=== Instructions for the task ===
Write out every line of the material exactly as it appears.
>>>
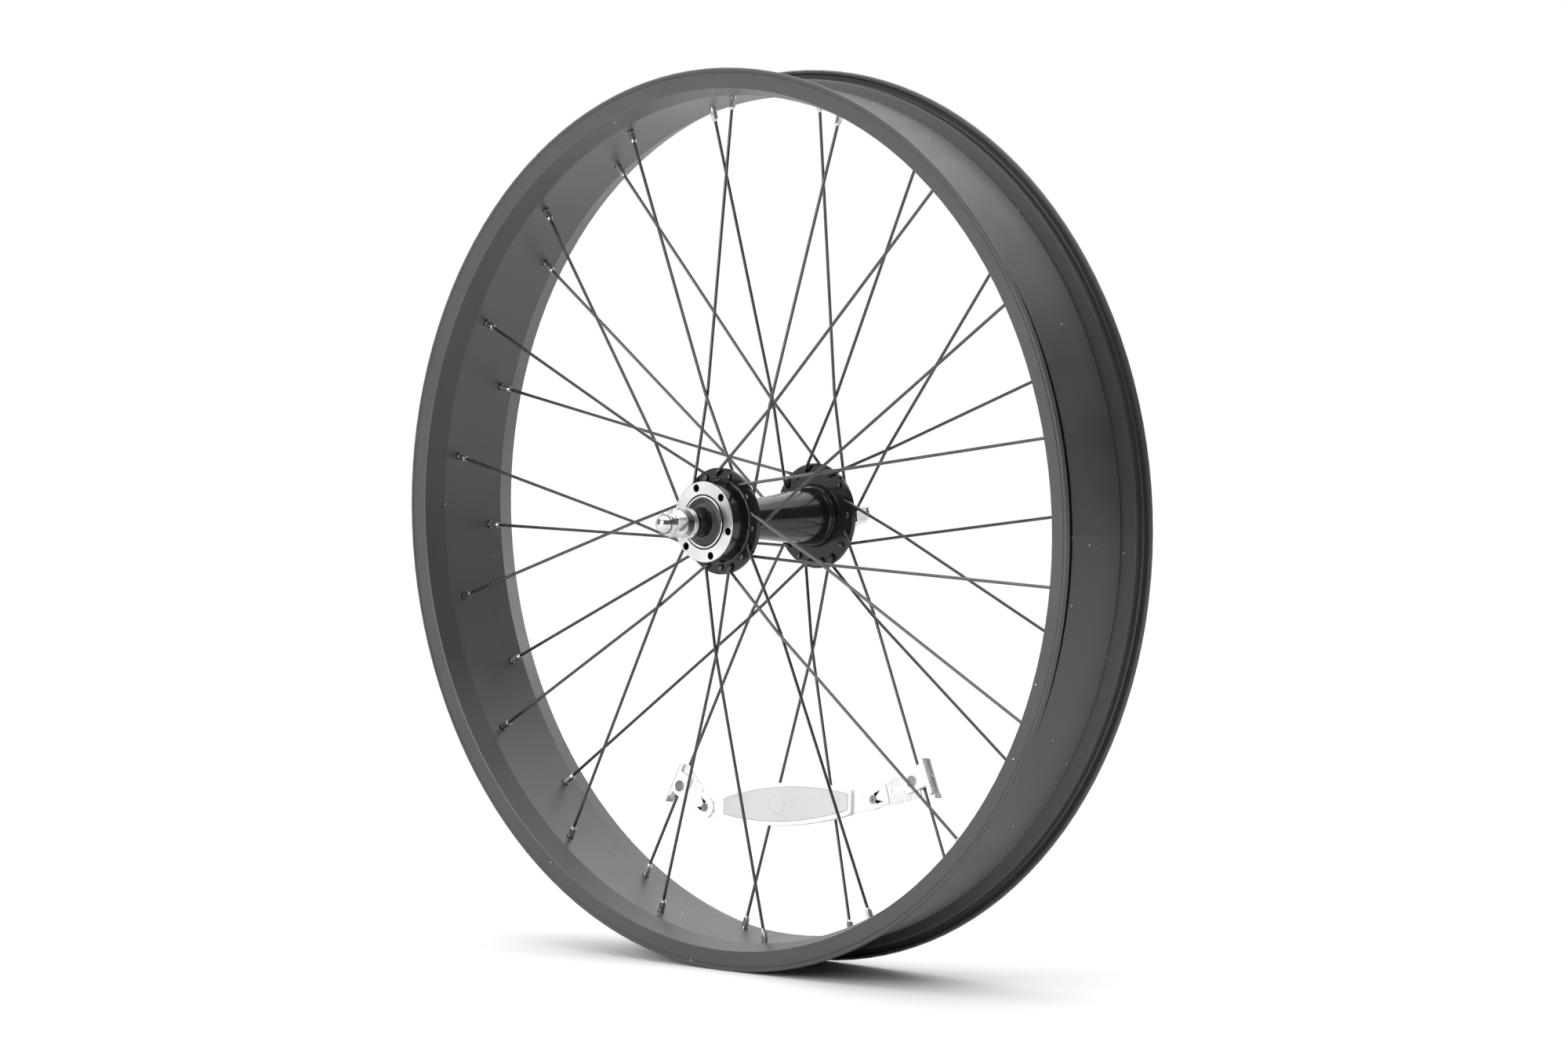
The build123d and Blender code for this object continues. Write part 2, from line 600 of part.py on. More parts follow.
def make_clip(side):
    """Spoke clip: column beside the spoke, tongue over the arm, and a channel that opens outwards."""
    plane = clip_plane(side)
    grip, up = gripped_line(side)
    outer, inner, neck = CLIP_OUTER[side], CLIP_INNER[side], NECK_X[side]
    middle = skyward(plane) * COLUMN_MIDDLE[side]
    back = grip.Y + BACK_DEPTH
    column = RectangleRounded(neck - outer, COLUMN_HEIGHT, COLUMN_CORNER)
    outline = Pos((outer + neck) / 2, middle) * column + tongue(side, neck - COLUMN_CORNER, inner)
    clip = slab(plane, outline, CLIP_FRONT_Y[0], back)
    clip -= slab(plane, tongue(side, neck, inner + 1, 1), CLIP_FRONT_Y[1], POCKET_BACK_Y)
    clip -= slab(plane, tongue(side, BACK_WALL_X, inner + 1, 1), POCKET_BACK_Y - 1, back + 1)
    reach = SPOKE_R + 0.15 - (outer - 1)
    channel = Pos(outer - 1 + reach / 2, 0, 0) * Box(reach, 2 * SPOKE_R + 0.3, 60)
    clip -= Plane(origin=grip, x_dir=plane.x_dir, z_dir=up) * channel
    pin_hole = Pos(*in_plane(plane, *PIN[side])) * Circle(PIN_R + 0.03)
    return clip - slab(plane, pin_hole, CLIP_FRONT_Y[0] - 1, CLIP_FRONT_Y[1] + 0.5)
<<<
=== Answer to this problem ===
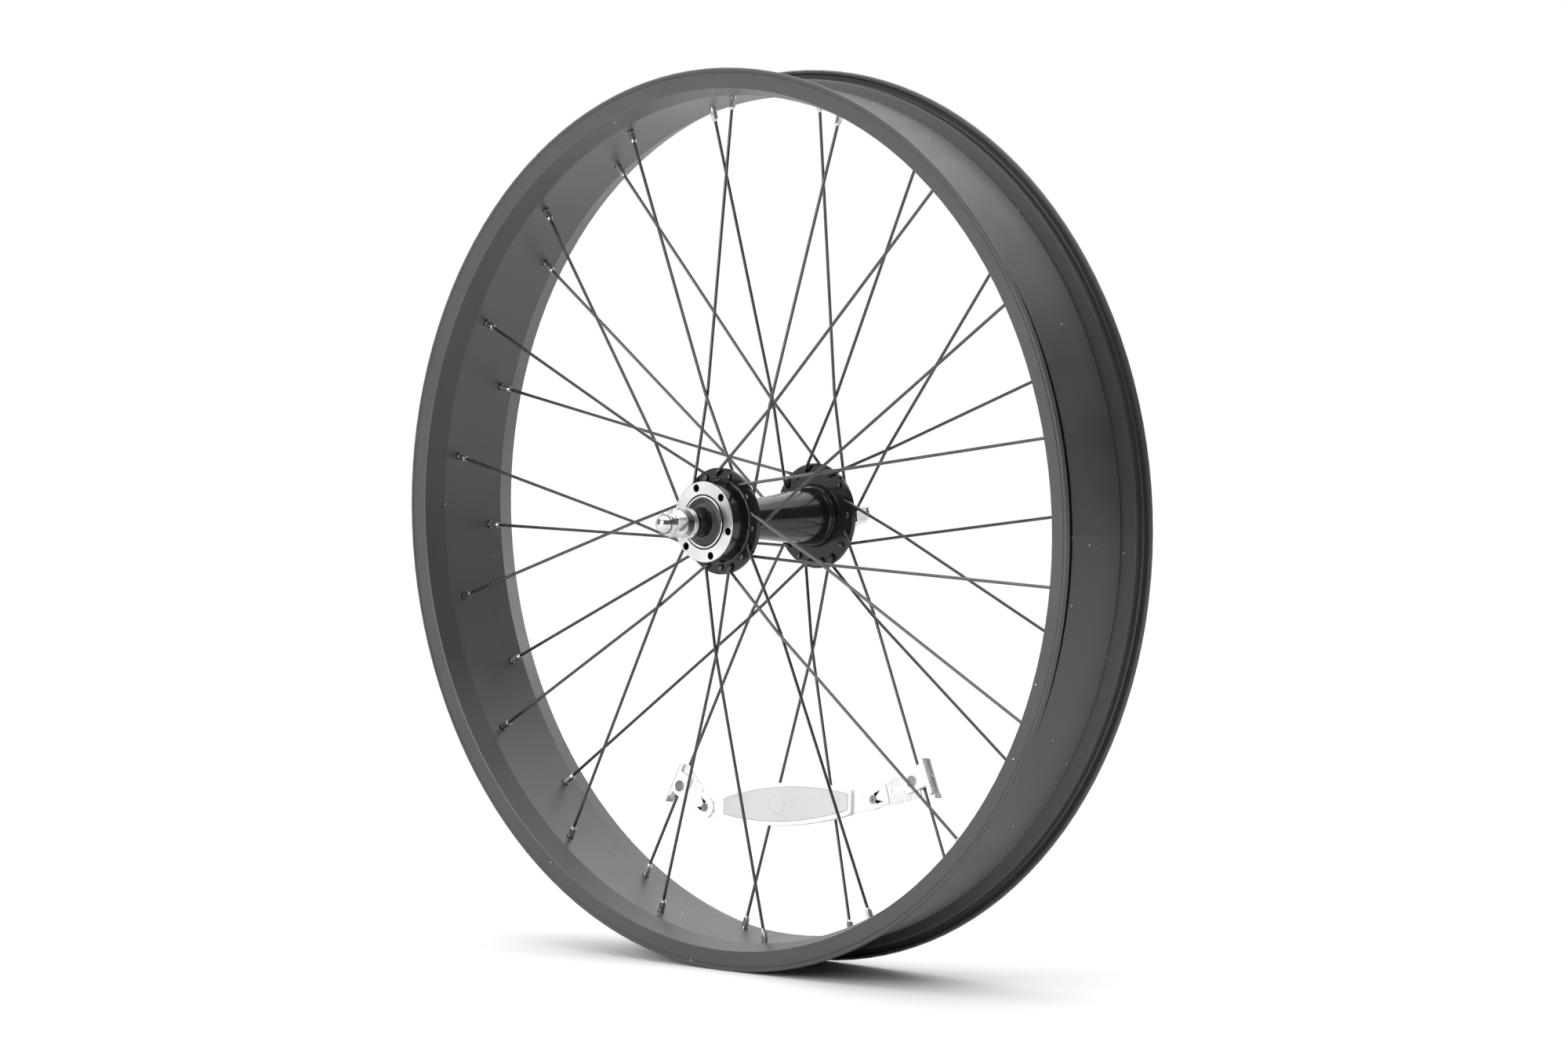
The build123d and Blender code for this object continues. Write part 2, from line 600 of part.py on. More parts follow.
def make_clip(side):
    """Spoke clip: column beside the spoke, tongue over the arm, and a channel that opens outwards."""
    plane = clip_plane(side)
    grip, up = gripped_line(side)
    outer, inner, neck = CLIP_OUTER[side], CLIP_INNER[side], NECK_X[side]
    middle = skyward(plane) * COLUMN_MIDDLE[side]
    back = grip.Y + BACK_DEPTH
    column = RectangleRounded(neck - outer, COLUMN_HEIGHT, COLUMN_CORNER)
    outline = Pos((outer + neck) / 2, middle) * column + tongue(side, neck - COLUMN_CORNER, inner)
    clip = slab(plane, outline, CLIP_FRONT_Y[0], back)
    clip -= slab(plane, tongue(side, neck, inner + 1, 1), CLIP_FRONT_Y[1], POCKET_BACK_Y)
    clip -= slab(plane, tongue(side, BACK_WALL_X, inner + 1, 1), POCKET_BACK_Y - 1, back + 1)
    reach = SPOKE_R + 0.15 - (outer - 1)
    channel = Pos(outer - 1 + reach / 2, 0, 0) * Box(reach, 2 * SPOKE_R + 0.3, 60)
    clip -= Plane(origin=grip, x_dir=plane.x_dir, z_dir=up) * channel
    pin_hole = Pos(*in_plane(plane, *PIN[side])) * Circle(PIN_R + 0.03)
    return clip - slab(plane, pin_hole, CLIP_FRONT_Y[0] - 1, CLIP_FRONT_Y[1] + 0.5)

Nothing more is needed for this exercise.